KÁTIA ABREU
FOLHA DE SP
A produção nacional seria muito onerada, com uma transferência de nossos ganhos para outros países
O planeta está ficando pequeno para uma economia que se desdobra em nível mundial, criando uma trama de relações de mercado que transcende pessoas, empresas e até mesmo nações.
A Terra também começa a ficar pequena para uma expansão demográfica que avança a passos enormes, indiferente ao desafio de alimentar todas essas pessoas.
Foi no sistema capitalista, aliás, que as condições de vida se desenvolveram, proporcionando o acesso a um melhor atendimento de saúde, a vacinas, alimentação e condições dignas de trabalho. Não fossem esses fatores, a explosão demográfica não teria ocorrido.
Nesse contexto mundial, o papel de cada país, e de seus governos, ganha maior relevância à medida que tratados internacionais assinados podem provocar imensos reflexos nacionais.
Muitas vezes, boas intenções escondem propósitos menos nobres, que podem prejudicar, e muito, a vida das nações.
Deve-se evitar, sobretudo, a servidão voluntária, através da qual um país pode ter as mãos amarradas por iniciativa própria, renunciando ao seu poder de decisão.
O Brasil é uma das maiores potências na produção agropecuária, destacando-se, internacionalmente, pela pujança do agronegócio. O país tornou-se um "player" mundial incontornável.
Os olhos da cobiça não estão ausentes desse cenário, pois empresas e países procuram diminuir a nossa competitividade via tratados e, inclusive, campanhas internacionais, como já acontece com questões florestais e indígenas.
Todo novo tratado deve ser visto com lupa. O diabo mora nos detalhes.

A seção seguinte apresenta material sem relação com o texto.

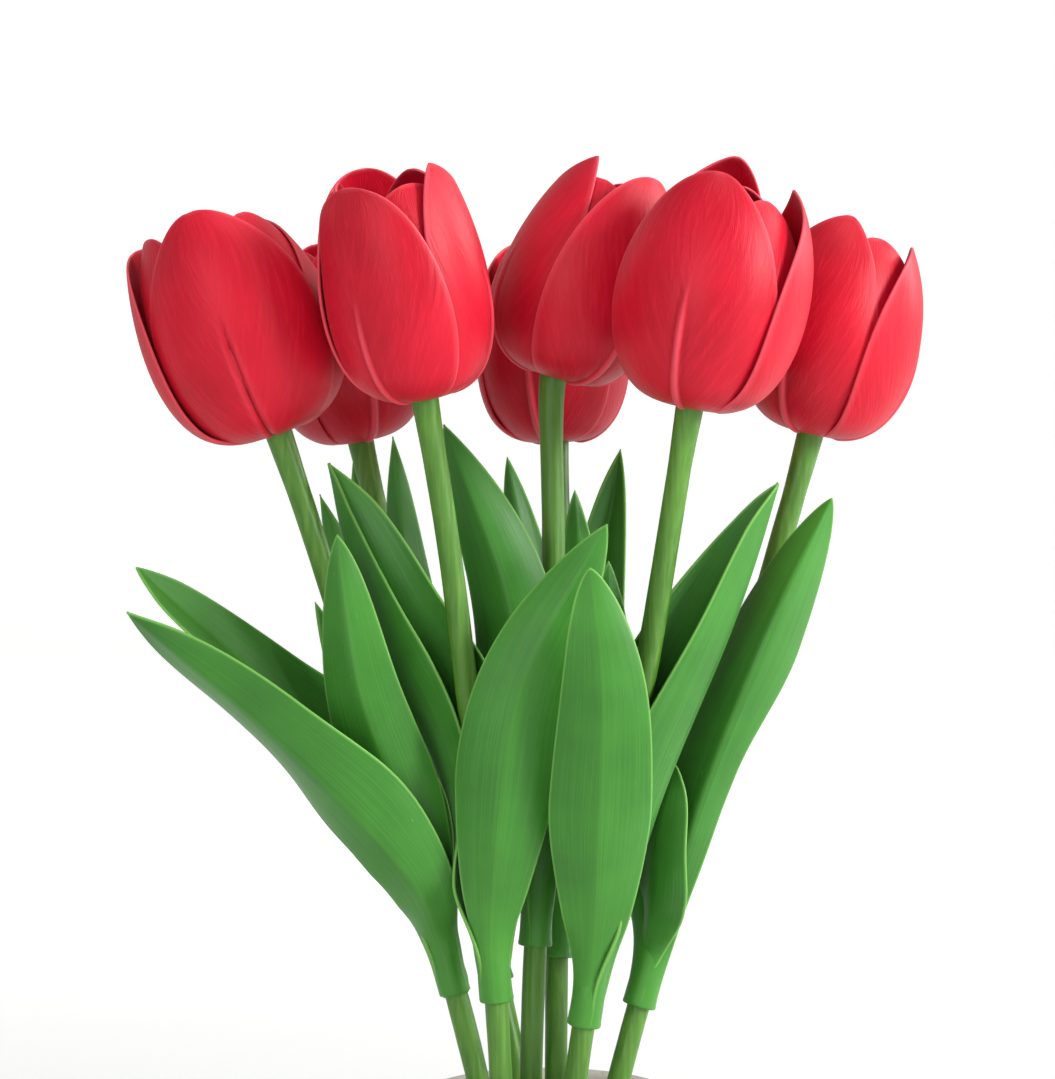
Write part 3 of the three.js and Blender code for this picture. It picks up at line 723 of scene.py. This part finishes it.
vaseShape = {"Around": 128, "Along": 150}
vaseWall = dict(outline=[(33, 0), (39, 22), (42, 52), (38, 88), (30.5, 120), (28, 137), (31, 150)],
                wall=3.6, floor=6, lipHeight=1.15,
                foot=[(0, 0, 0), (31.2, 0, 0), (32.4, 0, 0.25), (33.1, 0, 1.1)],
                hollow=[(33.6, 0, 9.2), (31.5, 0, 7.2), (28, 0, 6), (0, 0, 6)])
vaseLook = dict(glaze=colour(204, 199, 189), warm=colour(192, 185, 172), foot=colour(168, 150, 126),
                cloudScale=26.0, speckScale=620.0, ringScale=(3.0, 3.0, 300.0), roughness=0.2,
                footRoughness=(0.75, 0.75, 0.75, 1), coat=0.35, coatRoughness=0.08)


def vaseMaterial():
    look = vaseLook
    material, surface, add = shader("glazedCeramic")
    spot = add("ShaderNodeTexCoord").outputs["Object"]
    height = add("ShaderNodeSeparateXYZ", {0: spot}).outputs["Z"]
    cloud = noise(add, spot, look["cloudScale"], 4.0)
    speck = noise(add, spot, look["speckScale"], 2.0)
    throwing = noise(add, add("ShaderNodeMapping", {"Vector": spot, "Scale": look["ringScale"]}).outputs[0], 1.0, 2.0)
    base = mixed(add, ramp(add, cloud, [(0.35, 0.0), (0.7, 1.0)]), look["glaze"], look["warm"])
    base = mixed(add, ramp(add, speck, [(0.68, 0.0), (0.74, 0.35)]), base, look["foot"])
    bare = ramp(add, calc(add, "MULTIPLY", height, 100.0), [(0.12, 1.0), (0.17, 0.0)])  # no glaze on the foot
    base = mixed(add, bare, base, look["foot"])
    # the glaze stays glossy enough for one kind of highlight all over
    glossy = ramp(add, cloud, [(0.3, look["roughness"]), (0.7, look["roughness"] + 0.05)])
    rough = mixed(add, bare, glossy, look["footRoughness"])
    relief = calc(add, "ADD", calc(add, "MULTIPLY", throwing, 0.6), calc(add, "MULTIPLY", speck, 0.1))
    finishSurface(surface, add, base, rough, relief, 0.3, 0.00025, **{
        "Coat Weight": look["coat"], "Coat Roughness": look["coatRoughness"]})
    return material


def vaseTree(material):
    # turns the profile curve round the upright axis
    given, add, finish = growTree("turnedProfile", [("Around", "Int"), ("Along", "Int")])
    sheet = add("GeometryNodeMeshGrid", {
        "Size X": 1.0, "Size Y": 1.0, "Vertices X": given["Around"], "Vertices Y": given["Along"]}).outputs[0]
    where = add("ShaderNodeSeparateXYZ", {0: add("GeometryNodeInputPosition").outputs[0]})
    run = calc(add, "ADD", where.outputs[1], 0.5, True)
    profile = add("GeometryNodeSampleCurve", {"Curves": given["Geometry"], "Factor": run}, mode="FACTOR")
    section = add("ShaderNodeSeparateXYZ", {0: profile.outputs["Position"]})
    turn = calc(add, "MULTIPLY", where.outputs[0], 2 * math.pi)
    x = calc(add, "MULTIPLY", calc(add, "COSINE", turn), section.outputs[0])
    y = calc(add, "MULTIPLY", calc(add, "SINE", turn), section.outputs[0])
    spot = add("ShaderNodeCombineXYZ", {0: x, 1: y, 2: section.outputs[2]}).outputs[0]
    turned = add("GeometryNodeSetPosition", {"Geometry": sheet, "Position": spot}).outputs[0]
    return finish(add("GeometryNodeMergeByDistance", {"Geometry": turned, "Distance": 0.00001}).outputs[0], material)


def vaseProfile():
    s = vaseWall
    outer = splineThrough([(r, 0, z) for r, z in s["outline"]])
    top = outer[-1]
    inner = outer[outer[:, 2] > s["floor"] + 4][::-1] - (s["wall"], 0, 0)
    lip = [(top[0] - s["wall"] / 2 + s["wall"] / 2 * math.cos(a), 0, top[2] + s["lipHeight"] * math.sin(a))
           for a in np.linspace(0.25, math.pi - 0.25, 9)]
    return np.vstack([s["foot"], outer[outer[:, 2] > 2.2], lip, inner[1:], s["hollow"]]) * mm


glazedCeramic = vaseMaterial()
vaseMesh = grown("vase.body", vaseTree(glazedCeramic), polyline("vase.profile", vaseProfile()), vaseShape)
fixNormals(vaseMesh)
place("vase.body", vaseMesh, glazedCeramic, "ceramic", "vase")
print("vase made")


studio = dict(radius=4.2, wall=2.6, bend=1.6, sides=96, paper=colour(220, 220, 219), glow=0.08, lift=0.5,
              liftFrom=0.35, liftTo=1.6)
lamps = dict(key=dict(at=(1.8, -1.0, 1.0), size=0.8, watts=50), rim=dict(at=(1.7, 0.75, 0.8), size=0.9, watts=20),
             fill=dict(at=(-1.0, -2.3, 0.9), size=1.5, watts=18), top=dict(at=(0.3, -0.3, 2.4), size=1.2, watts=20))
skyStrength = 0.3
view = dict(lens=130.56, sensor=36, at=(-0.004715, -0.89781, 0.34287), tilt=86, farEnd=20)


def paperMaterial():
    s = studio
    material, surface, add = shader("paper")
    cloud = add("ShaderNodeTexNoise", {"Vector": add("ShaderNodeTexCoord").outputs["Object"], "Scale": 3.0}).outputs["Fac"]
    feed(surface.id_data, surface.inputs["Base Color"], mixed(add, cloud, s["paper"], darkened(s["paper"], 0.985)))
    # the paper shows brighter than it lights, away from the vase's own shadow
    far = add("ShaderNodeVectorMath", {0: add("ShaderNodeTexCoord").outputs["Object"]}, operation="LENGTH").outputs["Value"]
    far = add("ShaderNodeMapRange", {"Value": far, "From Min": s["liftFrom"], "From Max": s["liftTo"]},
              interpolation_type="SMOOTHSTEP")
    seen = calc(add, "MULTIPLY", add("ShaderNodeLightPath").outputs["Is Camera Ray"], far.outputs[0])
    strength = calc(add, "ADD", calc(add, "MULTIPLY", seen, s["lift"]), s["glow"])
    feed(surface.id_data, surface.inputs["Emission Strength"], strength)
    for socket, value in (("Roughness", 0.9), ("Specular IOR Level", 0.1), ("Emission Color", (1, 1, 1, 1))):
        surface.inputs[socket].default_value = value
    return material


def paperSweep():
    # round floor whose edge curves up into a wall, the same from every side
    s = studio
    edge, bend, sides = s["radius"] - s["bend"], s["bend"], s["sides"]
    section = [(r, 0.0) for r in np.linspace(0.0, edge, 8)]
    section += [(edge + bend * math.sin(a), bend - bend * math.cos(a)) for a in np.linspace(0, math.pi / 2, 24)[1:]]
    section += [(s["radius"], bend + s["wall"])]
    points = [(r * math.cos(2 * math.pi * i / sides), r * math.sin(2 * math.pi * i / sides), z)
              for r, z in section[1:] for i in range(sides)]
    points.append((0, 0, 0))
    faces = [(k * sides + i, k * sides + (i + 1) % sides, (k + 1) * sides + (i + 1) % sides, (k + 1) * sides + i)
             for k in range(len(section) - 2) for i in range(sides)]
    faces += [(len(points) - 1, (i + 1) % sides, i) for i in range(sides)]
    mesh = meshOf("paperSweep", points, faces)
    fixNormals(mesh)
    mesh.flip_normals()
    mesh.materials.append(paperMaterial())
    sweep = bpy.data.objects.new("paperSweep", mesh)
    bpy.context.scene.collection.objects.link(sweep)


def softBox(name, at, size, watts, aim=(0, 0, 0.24)):
    lamp = bpy.data.lights.new(name, "AREA")
    lamp.shape = "DISK"
    lamp.size = size
    lamp.energy = watts
    holder = bpy.data.objects.new(name, lamp)
    holder.location = at
    holder.rotation_euler = (Vector(at) - Vector(aim)).to_track_quat("Z", "Y").to_euler()
    bpy.context.scene.collection.objects.link(holder)


def lookFrom():
    camera = bpy.data.cameras.new("camera")
    camera.lens = view["lens"]
    camera.sensor_width = view["sensor"]
    camera.clip_end = view["farEnd"]
    holder = bpy.data.objects.new("camera", camera)
    holder.location = view["at"]
    holder.rotation_euler = (math.radians(view["tilt"]), 0, 0)
    bpy.context.scene.collection.objects.link(holder)
    bpy.context.scene.camera = holder


paperSweep()
for label, lamp in lamps.items():
    softBox(label, **lamp)
sky = bpy.data.worlds.new("sky")
sky.use_nodes = True
background = sky.node_tree.nodes["Background"]
background.inputs["Color"].default_value = (1, 1, 1, 1)
background.inputs["Strength"].default_value = skyStrength
bpy.context.scene.world = sky
bpy.context.scene.view_settings.view_transform = "Standard"
lookFrom()
print("studio set")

Eis o caso do novo Protocolo de Nagoya, que se sobrepõe ao Tratado Internacional sobre Recursos Fitogenéticos para a Alimentação e a Agricultura (Tirfaa), promulgado pelo Brasil em junho de 2008.

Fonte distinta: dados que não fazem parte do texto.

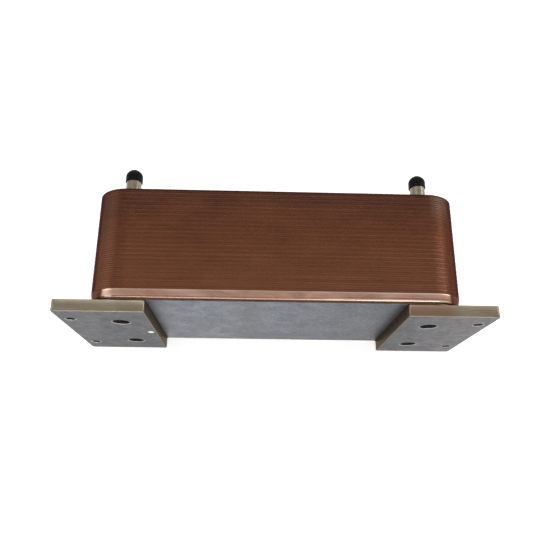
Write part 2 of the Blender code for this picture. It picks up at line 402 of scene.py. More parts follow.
def rim_seam(number):
    """Cross-section of the braze between the rim of one plate and the skirt of the next."""
    floor = FIRST_FLOOR + (number - 1) * PITCH
    rim = floor + DEPTH

    def section(core, outward):
        wet = 0.75 + 0.5 * noise.noise(Vector((core.x * 60.0, core.y * 60.0, number * 3.1)))
        lower = strayed(at_inset(core, outward, 0.00013, rim - 0.00002), outward, number, floor)
        deep = strayed(at_inset(core, outward, 0.00062, rim - 0.0007), outward, number, floor)
        climb = 0.00045 + 0.00050 * wet
        inset = (PITCH - climb) * math.tan(LEAN)
        upper = at_inset(core, outward, inset - 0.00003, rim + climb)
        upper = strayed(upper, outward, number + 1, floor + PITCH)
        back = at_inset(core, outward, inset + 0.00020, rim + climb)
        back = strayed(back, outward, number + 1, floor + PITCH)
        hollow = lower.lerp(upper, 0.35) - Vector((outward.x, outward.y, 0.0)) * 0.00012
        return [lower, hollow, upper, back, deep]

    return section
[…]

O Tirfaa já vinha cumprindo plenamente suas funções de "prospecção, conservação e uso sustentável dos recursos fitogenéticos para a alimentação e a agricultura".
O Protocolo de Nagoya, assinado pelo Brasil três anos mais tarde, ainda não foi, porém, ratificado pelo Congresso Nacional. Esse debate abrirá espaço para que possamos evitar problemas que venham a repercutir na vida nacional.
Em particular, em seu artigo 4º, estipula que "as provisões deste protocolo não afetarão direitos e obrigações de qualquer parte derivados de qualquer acordo internacional existente", quando, na verdade, deixa em aberto a questão de se o Tirfaa será ou não preservado no âmbito doméstico.
Mais especificamente ainda, o Protocolo de Nagoya estipula a criação de uma contribuição de quem utiliza um determinado produto genético -soja, babaçu, milho, batata, óleos essenciais de árvores nativas e micro-organismos, por exemplo.
Especula-se que essa contribuição seria em torno de 1% da produção relacionada ao uso do elemento da biodiversidade.
Nesse cenário, pode ocorrer que o Brasil passe a pagar pela biodiversidade não nativa utilizada em sua agricultura e pecuária.
A origem da soja, por exemplo, é a China; a do milho, o México; a raça nelore foi importada da Índia; a cana-de-açúcar veio dos países asiáticos.
Imaginem quanto o país teria que pagar hoje pela produção desses cultivos, alguns dos quais dos mais competitivos internacionalmente.
A produção nacional seria muito onerada, com uma transferência de nossos ganhos -e produtividade- para outros países.
Pode-se, mesmo, questionar o que é uma cultura nativa, pois os que a desenvolveram e aperfeiçoaram são os verdadeiros destinatários de seus esforços, trabalho e conhecimento. São criadores.
Não por acaso, os Estados Unidos e o Canadá não firmaram o protocolo, cientes de que ele poderia prejudicar a sua agricultura e pecuária. O Brasil deveria tomar a máxima precaução, não ratificando esse protocolo enquanto essas questões não ficarem bem esclarecidas.
Em particular, a biodiversidade agrícola deveria ser retirada do âmbito de aplicação desse protocolo. O país não pode renunciar a esse aspecto essencial de sua soberania nacional.